Australian victims of last month's Paris attacks will be able to apply for up to $75,000 in compensation.
Prime Minister Malcolm Turnbull declared the November Paris attacks 'a terrorist act' Sunday, making those directly involved eligible for one-off payments through the Federal Government's Australian Victim of Terrorism Overseas Payment (AVTOP) scheme.
"We stand with victims of terrorism overseas in the same way that we stand with the victims of crimes committed in Australia," the statement from the Attorney General's office read.
A small number of Australians were caught up in the Paris attacks, including 19-year-old Emma Parkinson.

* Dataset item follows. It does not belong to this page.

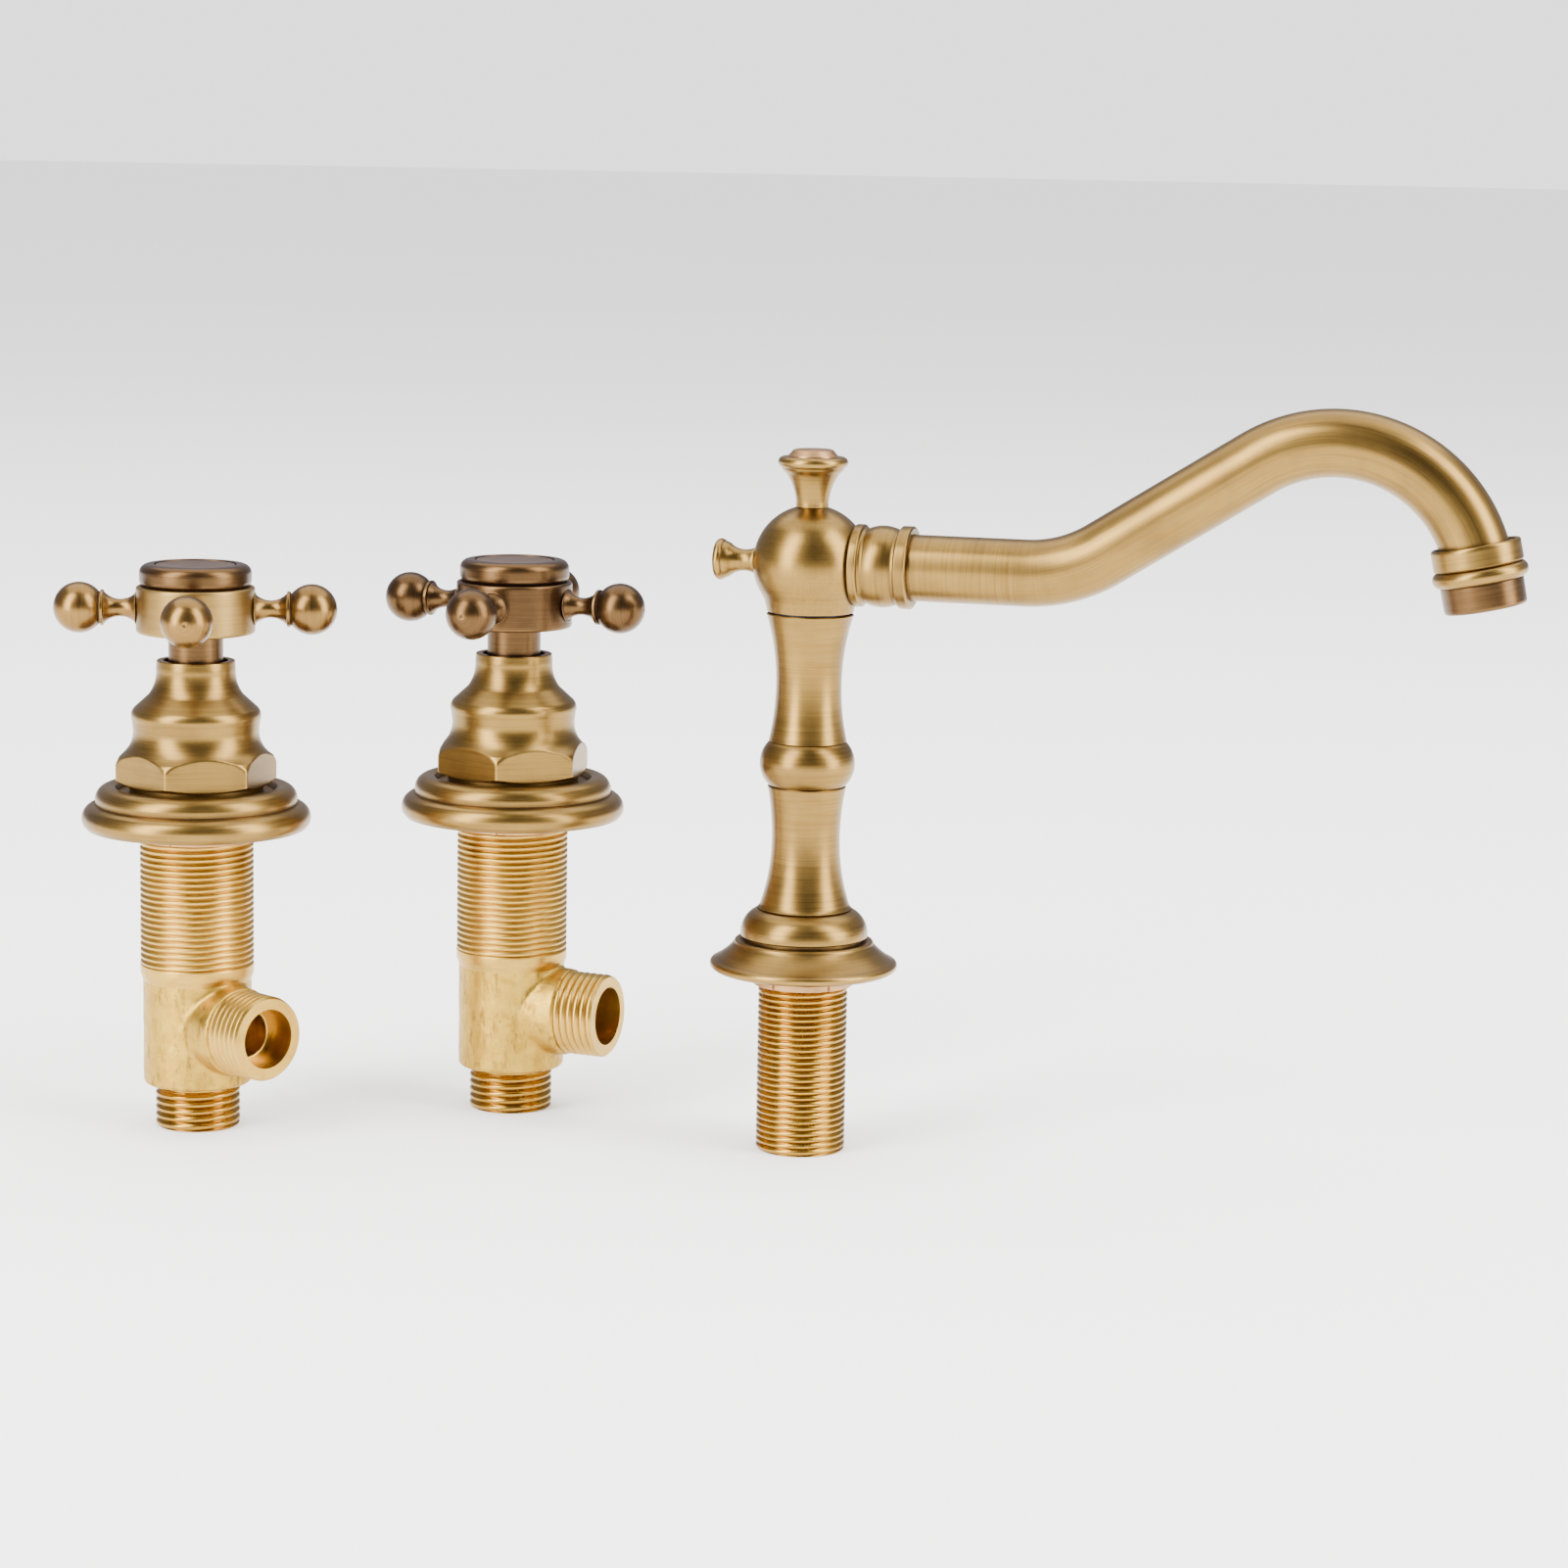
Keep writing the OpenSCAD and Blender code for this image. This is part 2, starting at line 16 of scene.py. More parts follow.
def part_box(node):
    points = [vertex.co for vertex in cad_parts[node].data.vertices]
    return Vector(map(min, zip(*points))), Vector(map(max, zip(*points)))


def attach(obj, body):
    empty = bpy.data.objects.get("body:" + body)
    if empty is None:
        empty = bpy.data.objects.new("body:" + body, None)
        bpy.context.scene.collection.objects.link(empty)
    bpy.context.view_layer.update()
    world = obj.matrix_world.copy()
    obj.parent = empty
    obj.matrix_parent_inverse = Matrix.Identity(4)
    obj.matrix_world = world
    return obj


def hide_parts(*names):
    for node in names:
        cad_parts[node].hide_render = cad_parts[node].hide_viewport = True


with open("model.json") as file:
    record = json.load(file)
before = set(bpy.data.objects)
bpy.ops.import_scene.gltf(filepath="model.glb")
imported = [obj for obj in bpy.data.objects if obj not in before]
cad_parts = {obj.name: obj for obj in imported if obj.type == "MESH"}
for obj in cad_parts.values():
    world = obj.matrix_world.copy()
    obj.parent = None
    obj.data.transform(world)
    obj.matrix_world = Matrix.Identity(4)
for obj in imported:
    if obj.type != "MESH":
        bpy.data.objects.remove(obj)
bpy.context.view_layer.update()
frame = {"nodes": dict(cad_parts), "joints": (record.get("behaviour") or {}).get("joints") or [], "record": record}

MM = 0.001
AXIS_R = 1e-6  # an outline point nearer the axis than this, in mm, lies on it
FILLET_STEPS = 6
MOUNTS = {m["name"]: m for m in frame["record"]["mounts"]}
JOINTS = {j["name"]: j for j in frame["joints"]}

# ---- Outlines ---------------------------------------------------------------


def arc(cx, cy, r, a0, a1, n=10):
    """Points on a circle from angle a0 to a1, in degrees."""
    angles = [radians(a0 + (a1 - a0) * i / n) for i in range(n + 1)]
    return [(cx + r * cos(a), cy + r * sin(a)) for a in angles]


def rounded(points):
    """The outline with each corner given as (r, z, fillet) turned into an arc of that radius."""
    result = []
    count = len(points)
    for i, p in enumerate(points):
        if len(p) == 2 or p[2] <= 0:
            result.append((p[0], p[1]))
            continue
        here = Vector(p[:2])
        back = Vector(points[i - 1][:2]) - here
        on = Vector(points[(i + 1) % count][:2]) - here
        half = back.angle(on) / 2
        reach = min(p[2] / math.tan(half), 0.49 * back.length, 0.49 * on.length)
        start, end = here + back.normalized() * reach, here + on.normalized() * reach
        for k in range(FILLET_STEPS + 1):
            t = k / FILLET_STEPS
            q = (1 - t) ** 2 * start + 2 * t * (1 - t) * here + t * t * end
            result.append((q.x, q.y))
    return result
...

The Hobart woman underwent surgery in Paris after being shot in the back inside the Bataclan Concert Hall on the night of 14 November.
The 19-year-old was shot multiple times in the hip and lower back, but managed to escape the hall where 78 others were killed and hide in a corridor next to the building.
Melbourne woman Sophie Doran was also in the Bataclan that fateful night. She escaped injury by hiding behind chairs with a friend and pretending to be dead until police stormed the hall.
The compensation scheme was set up by the Gillard Government in 2012 and in 2013 was expanded by then-Prime Minister Tony Abbott to apply to victims of terror since the September 11 attacks in 2001.
Other overseas attacks which have been declared 'terrorist acts' include the 2002 and 2005 Bali bombings, the London Underground attacks and the armed assault in Nairobi in 2013.